EXERCISE INSTRUCTIONS:
Reproduce exactly the lines from the one containing "model using three.js" down to the one containing "wasm.setup();", including both of those lines, and nothing else.

[Stored dataset items]
════

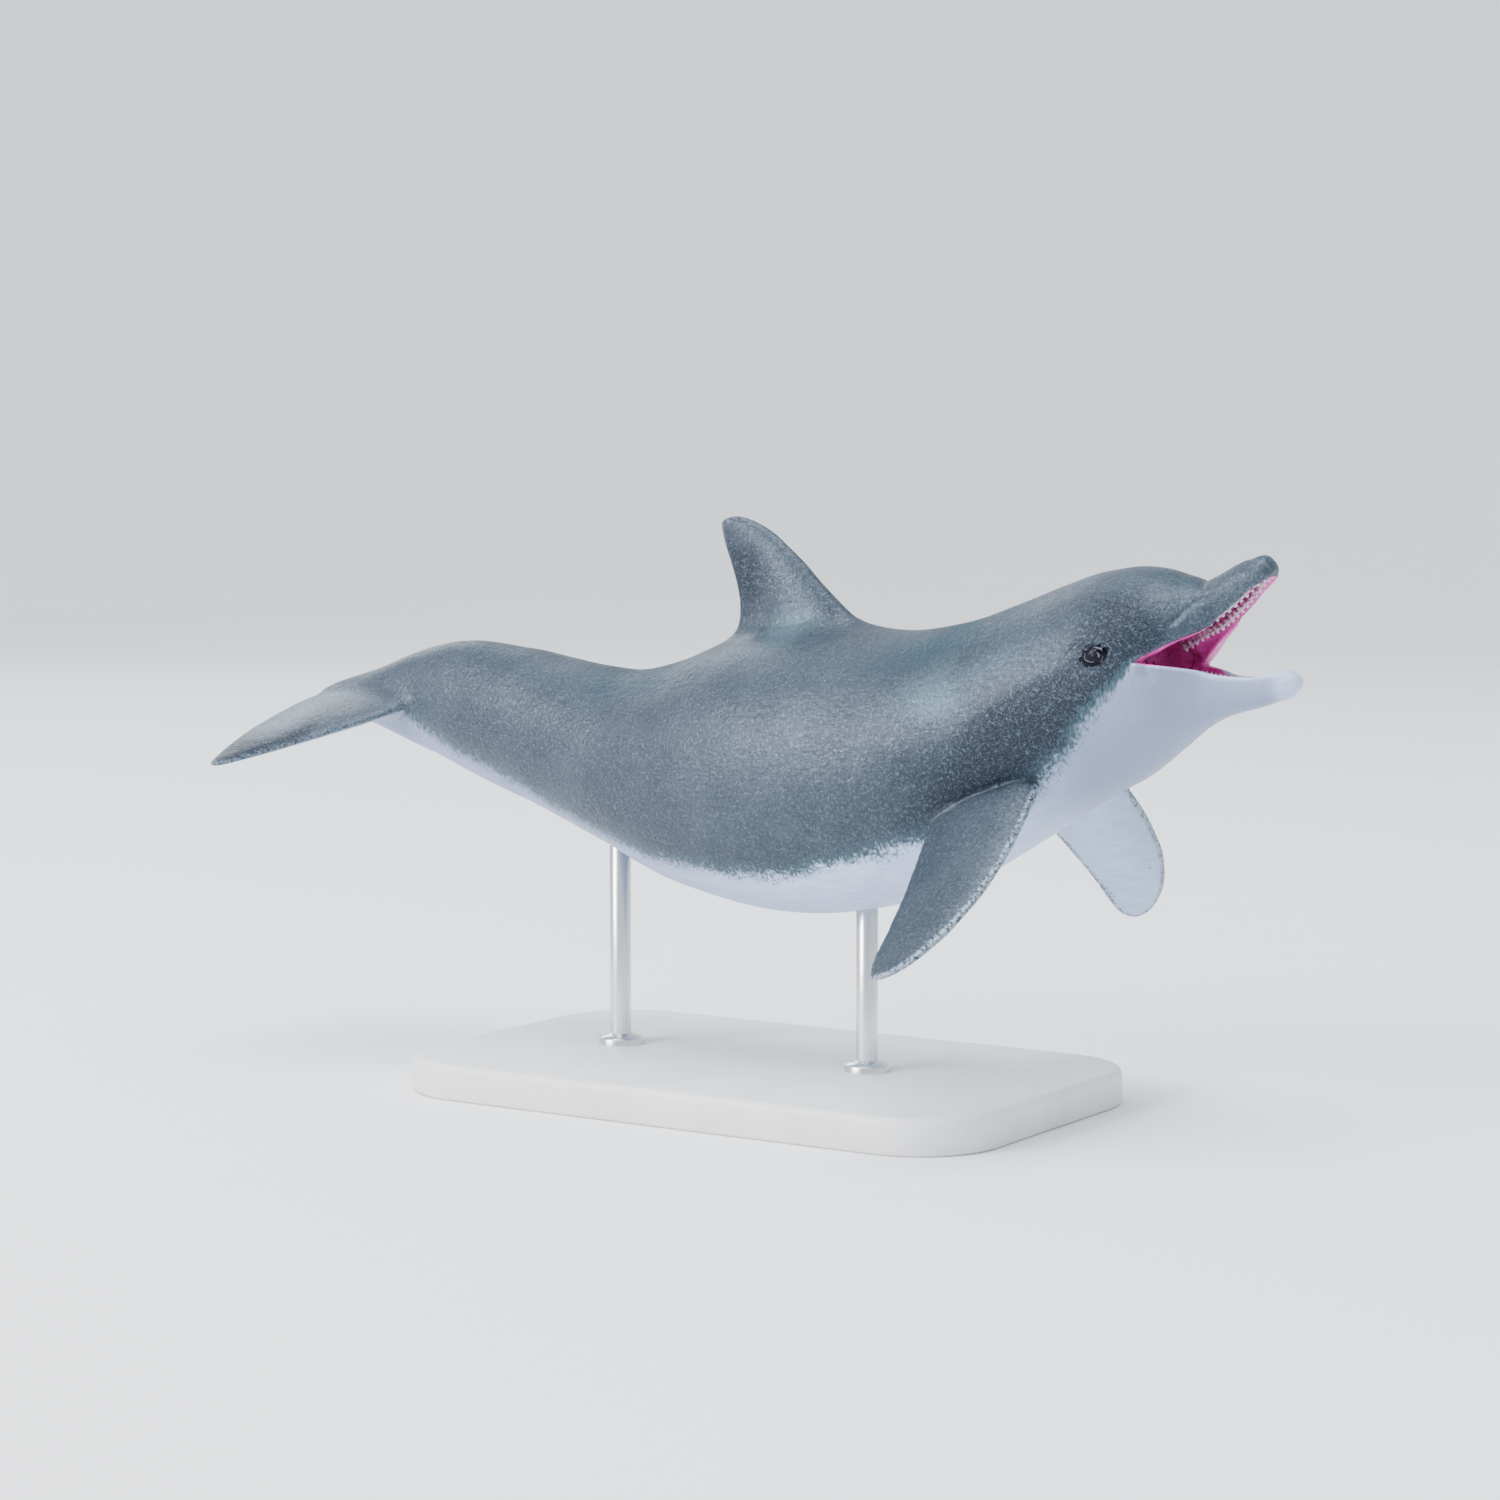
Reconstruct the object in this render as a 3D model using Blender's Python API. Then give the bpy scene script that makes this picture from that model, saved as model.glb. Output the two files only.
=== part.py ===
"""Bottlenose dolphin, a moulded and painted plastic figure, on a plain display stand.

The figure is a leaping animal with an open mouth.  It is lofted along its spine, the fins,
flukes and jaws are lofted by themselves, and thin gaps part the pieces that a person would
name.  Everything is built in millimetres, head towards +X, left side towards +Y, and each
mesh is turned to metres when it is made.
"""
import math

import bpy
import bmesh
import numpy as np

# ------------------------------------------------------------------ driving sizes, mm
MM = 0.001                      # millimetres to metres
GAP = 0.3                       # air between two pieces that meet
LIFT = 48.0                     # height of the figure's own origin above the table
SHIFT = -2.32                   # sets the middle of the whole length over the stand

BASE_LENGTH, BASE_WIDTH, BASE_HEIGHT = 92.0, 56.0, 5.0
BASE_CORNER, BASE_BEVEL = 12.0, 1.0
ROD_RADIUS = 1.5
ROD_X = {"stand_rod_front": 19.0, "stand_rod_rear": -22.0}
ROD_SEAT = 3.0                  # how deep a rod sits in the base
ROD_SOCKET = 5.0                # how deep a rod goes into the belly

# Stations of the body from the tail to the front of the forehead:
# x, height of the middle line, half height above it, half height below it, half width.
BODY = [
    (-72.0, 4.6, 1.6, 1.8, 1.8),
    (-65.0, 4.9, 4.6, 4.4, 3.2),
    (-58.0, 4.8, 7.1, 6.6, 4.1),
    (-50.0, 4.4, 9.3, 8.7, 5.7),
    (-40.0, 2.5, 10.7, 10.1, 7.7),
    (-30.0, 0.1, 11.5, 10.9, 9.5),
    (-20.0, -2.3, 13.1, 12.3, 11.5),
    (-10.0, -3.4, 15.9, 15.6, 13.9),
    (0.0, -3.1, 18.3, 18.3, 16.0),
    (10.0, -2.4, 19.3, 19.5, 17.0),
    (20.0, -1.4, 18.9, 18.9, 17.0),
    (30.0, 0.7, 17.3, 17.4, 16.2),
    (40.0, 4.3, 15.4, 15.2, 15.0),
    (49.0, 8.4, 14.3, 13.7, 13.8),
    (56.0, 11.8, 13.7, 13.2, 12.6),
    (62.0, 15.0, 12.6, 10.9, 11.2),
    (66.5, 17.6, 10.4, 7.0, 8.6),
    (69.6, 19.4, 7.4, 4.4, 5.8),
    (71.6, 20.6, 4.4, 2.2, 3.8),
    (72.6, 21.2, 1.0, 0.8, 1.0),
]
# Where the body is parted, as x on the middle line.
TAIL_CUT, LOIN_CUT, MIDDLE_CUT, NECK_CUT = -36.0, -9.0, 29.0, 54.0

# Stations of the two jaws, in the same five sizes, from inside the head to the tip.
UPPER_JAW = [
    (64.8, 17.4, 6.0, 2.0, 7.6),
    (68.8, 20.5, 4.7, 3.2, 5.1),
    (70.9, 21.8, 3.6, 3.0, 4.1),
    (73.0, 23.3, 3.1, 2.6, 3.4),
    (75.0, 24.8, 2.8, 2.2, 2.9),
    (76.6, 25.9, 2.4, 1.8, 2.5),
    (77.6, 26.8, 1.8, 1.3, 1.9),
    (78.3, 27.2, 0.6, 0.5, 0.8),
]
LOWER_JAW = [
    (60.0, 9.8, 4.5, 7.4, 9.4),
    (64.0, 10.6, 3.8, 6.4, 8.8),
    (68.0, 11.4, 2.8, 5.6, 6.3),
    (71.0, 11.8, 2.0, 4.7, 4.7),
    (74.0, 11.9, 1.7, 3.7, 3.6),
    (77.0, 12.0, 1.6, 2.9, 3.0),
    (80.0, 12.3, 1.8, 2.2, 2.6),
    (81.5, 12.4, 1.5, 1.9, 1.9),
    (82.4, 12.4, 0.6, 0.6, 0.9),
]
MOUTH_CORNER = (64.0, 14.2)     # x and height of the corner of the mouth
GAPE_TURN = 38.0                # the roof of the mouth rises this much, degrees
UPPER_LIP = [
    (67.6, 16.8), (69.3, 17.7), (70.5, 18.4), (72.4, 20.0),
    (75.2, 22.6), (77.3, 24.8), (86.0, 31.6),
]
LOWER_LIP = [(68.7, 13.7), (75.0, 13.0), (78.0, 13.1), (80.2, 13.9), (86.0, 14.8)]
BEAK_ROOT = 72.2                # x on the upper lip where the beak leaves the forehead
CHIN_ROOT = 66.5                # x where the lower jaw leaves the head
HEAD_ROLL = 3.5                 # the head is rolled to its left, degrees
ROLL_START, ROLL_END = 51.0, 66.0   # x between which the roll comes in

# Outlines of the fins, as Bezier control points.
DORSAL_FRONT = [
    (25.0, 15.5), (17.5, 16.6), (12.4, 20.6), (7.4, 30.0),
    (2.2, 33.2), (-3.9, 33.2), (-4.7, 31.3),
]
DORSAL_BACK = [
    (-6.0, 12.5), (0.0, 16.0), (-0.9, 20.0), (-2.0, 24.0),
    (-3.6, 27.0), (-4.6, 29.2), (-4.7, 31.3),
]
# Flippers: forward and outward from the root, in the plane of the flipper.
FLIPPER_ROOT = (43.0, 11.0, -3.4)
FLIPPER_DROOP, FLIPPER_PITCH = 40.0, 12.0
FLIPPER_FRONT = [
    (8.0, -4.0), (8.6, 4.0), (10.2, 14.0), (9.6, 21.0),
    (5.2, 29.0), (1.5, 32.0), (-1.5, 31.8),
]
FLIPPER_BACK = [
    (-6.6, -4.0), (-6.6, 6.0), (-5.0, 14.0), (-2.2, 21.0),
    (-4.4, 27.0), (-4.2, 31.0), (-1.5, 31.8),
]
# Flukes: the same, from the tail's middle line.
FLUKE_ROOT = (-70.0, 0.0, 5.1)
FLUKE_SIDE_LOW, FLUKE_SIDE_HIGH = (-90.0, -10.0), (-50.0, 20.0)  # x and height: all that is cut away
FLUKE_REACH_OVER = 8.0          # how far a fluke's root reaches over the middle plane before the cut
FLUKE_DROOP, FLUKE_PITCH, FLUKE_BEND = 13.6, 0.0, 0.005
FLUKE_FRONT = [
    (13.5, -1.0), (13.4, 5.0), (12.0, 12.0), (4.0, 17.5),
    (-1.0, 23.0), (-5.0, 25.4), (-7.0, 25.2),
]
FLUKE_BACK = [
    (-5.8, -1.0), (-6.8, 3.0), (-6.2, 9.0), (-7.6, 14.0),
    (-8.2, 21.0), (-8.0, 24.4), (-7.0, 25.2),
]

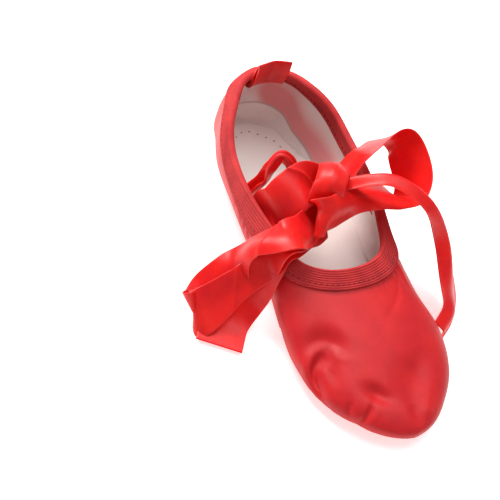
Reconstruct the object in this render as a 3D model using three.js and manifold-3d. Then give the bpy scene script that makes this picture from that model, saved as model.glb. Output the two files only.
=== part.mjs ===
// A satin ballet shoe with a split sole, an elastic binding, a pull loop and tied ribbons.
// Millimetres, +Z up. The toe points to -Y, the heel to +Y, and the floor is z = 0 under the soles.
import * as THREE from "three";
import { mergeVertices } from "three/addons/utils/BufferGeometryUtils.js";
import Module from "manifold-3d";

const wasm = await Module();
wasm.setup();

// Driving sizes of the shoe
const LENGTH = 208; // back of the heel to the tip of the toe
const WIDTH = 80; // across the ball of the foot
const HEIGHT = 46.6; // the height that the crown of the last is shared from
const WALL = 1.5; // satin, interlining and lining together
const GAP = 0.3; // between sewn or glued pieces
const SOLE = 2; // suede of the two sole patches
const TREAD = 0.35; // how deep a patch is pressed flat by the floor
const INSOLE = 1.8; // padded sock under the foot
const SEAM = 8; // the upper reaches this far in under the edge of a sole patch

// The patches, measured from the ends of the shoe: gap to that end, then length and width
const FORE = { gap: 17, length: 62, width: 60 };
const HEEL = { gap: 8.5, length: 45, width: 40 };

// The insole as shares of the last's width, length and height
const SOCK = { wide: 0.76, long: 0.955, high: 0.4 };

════

EXERCISE RESPONSE:
Reconstruct the object in this render as a 3D model using three.js and manifold-3d. Then give the bpy scene script that makes this picture from that model, saved as model.glb. Output the two files only.
=== part.mjs ===
// A satin ballet shoe with a split sole, an elastic binding, a pull loop and tied ribbons.
// Millimetres, +Z up. The toe points to -Y, the heel to +Y, and the floor is z = 0 under the soles.
import * as THREE from "three";
import { mergeVertices } from "three/addons/utils/BufferGeometryUtils.js";
import Module from "manifold-3d";

const wasm = await Module();
wasm.setup();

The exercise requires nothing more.